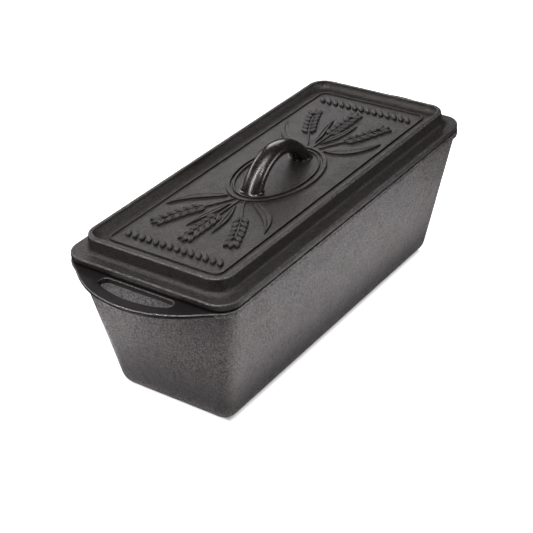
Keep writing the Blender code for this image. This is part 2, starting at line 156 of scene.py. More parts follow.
def grid_normals(grid):
    """The cross product of the steps round the grid and down it, at length one."""
    round_step = np.roll(grid, -1, axis=-2) - np.roll(grid, 1, axis=-2)
    down_step = np.gradient(grid, axis=-3)
    normal = np.cross(round_step, down_step)
    return normal / np.maximum(np.linalg.norm(normal, axis=-1, keepdims=True), NEARLY_ZERO)


def grid_bend(grid):
    """How far a point stands out from its two neighbours down the grid, over their distance squared."""
    normal = grid_normals(grid)
    before = np.concatenate((grid[..., :1, :, :], grid[..., :-1, :, :]), axis=-3)
    after = np.concatenate((grid[..., 1:, :, :], grid[..., -1:, :, :]), axis=-3)
    back = np.linalg.norm(grid - before, axis=-1)
    ahead = np.linalg.norm(after - grid, axis=-1)
    reach = np.maximum(back * ahead, LEAST_STEP ** 2)
    stand_out = np.sum((grid - (before + after) / 2) * normal, axis=-1)
    bend = np.where((back > 0) & (ahead > 0), 2 * stand_out / reach, 0)
    return np.clip(bend / FULL_BEND, -1, 1)


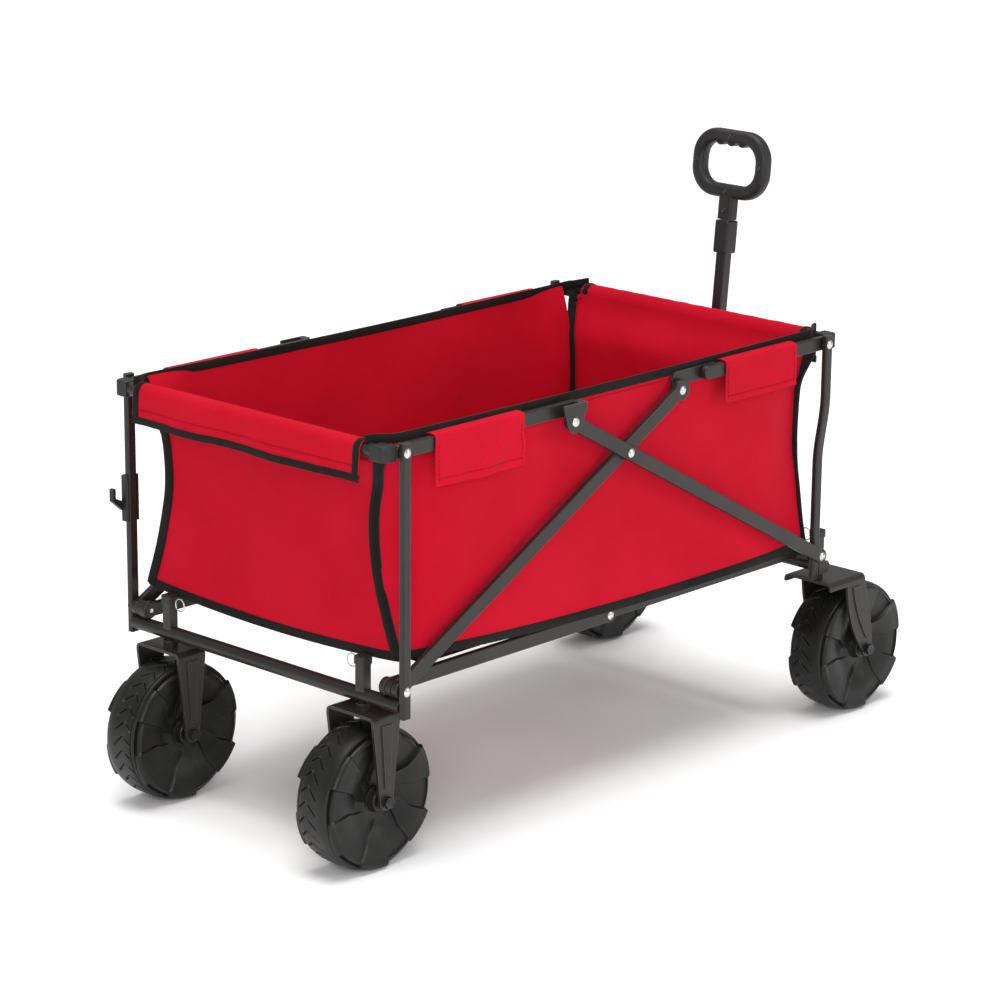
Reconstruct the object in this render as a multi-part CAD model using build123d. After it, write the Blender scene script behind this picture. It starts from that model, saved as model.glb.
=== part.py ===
from build123d import *
import math
import os

# Folding utility wagon with a telescoping pull handle. Millimetres, +Z up, +X toward the handle.
# The origin is on the ground, at the middle of the wagon's length and width.

# Driving dimensions: overall
frame_width = 550.0            # over the outer faces of the corner posts
post_spacing = 880.0           # rear post axis to front post axis
rail_height = 587.0            # ground to the top rails' pivots
low_pivot_height = 263.0       # ground to the lower pivots of the cross links and the floor rails
cross_pivot_drop = 82.0        # rivet where the two links of a side cross, below the top rails' pivots
upper_pivot_drop = 15.57       # upper end pivot of a cross link, below the top rails' pivots
post_foot_height = 225.0       # ground to the bottom end of the corner posts

# Driving dimensions: sections
post_depth = 15.0
post_thickness = 10.0
post_top_rise = 13.0           # post above the top rail's pivot
bar_height = 20.0
bar_thickness = 10.0
tube_diameter = 20.0
edge_round = 2.0
post_round = 3.0
post_bend_start = 75.0         # below the top rail's pivot, on a front post
post_bend_end = 185.0

# Fits and clearances
side_gap = 1.0                 # between two bars that turn side by side
running_gap = 0.08             # radial, pin in a turning bore
seat_gap = 0.15                # radial, pin in a fixed bore
free_gap = 0.5                 # between pieces that only pass each other

# Fasteners
pin_diameter = 6.0
rivet_head_diameter = 13.0
rivet_head_height = 2.5
pin_tail = 1.5                 # pin past the last bar it carries
link_end_radius = 11.0
pivot_disc_radius = 15.5       # the flattened eye at each upper link pivot
floor_rail_end_radius = 12.5
bush_diameter = 22.0
sliver = 1.0                   # a cut runs this far past the face that it opens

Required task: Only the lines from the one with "Reconstruct the object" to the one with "post_foot_height = 225.0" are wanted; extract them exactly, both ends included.

Result for this exercise:
Reconstruct the object in this render as a multi-part CAD model using build123d. After it, write the Blender scene script behind this picture. It starts from that model, saved as model.glb.
=== part.py ===
from build123d import *
import math
import os

# Folding utility wagon with a telescoping pull handle. Millimetres, +Z up, +X toward the handle.
# The origin is on the ground, at the middle of the wagon's length and width.

# Driving dimensions: overall
frame_width = 550.0            # over the outer faces of the corner posts
post_spacing = 880.0           # rear post axis to front post axis
rail_height = 587.0            # ground to the top rails' pivots
low_pivot_height = 263.0       # ground to the lower pivots of the cross links and the floor rails
cross_pivot_drop = 82.0        # rivet where the two links of a side cross, below the top rails' pivots
upper_pivot_drop = 15.57       # upper end pivot of a cross link, below the top rails' pivots
post_foot_height = 225.0       # ground to the bottom end of the corner posts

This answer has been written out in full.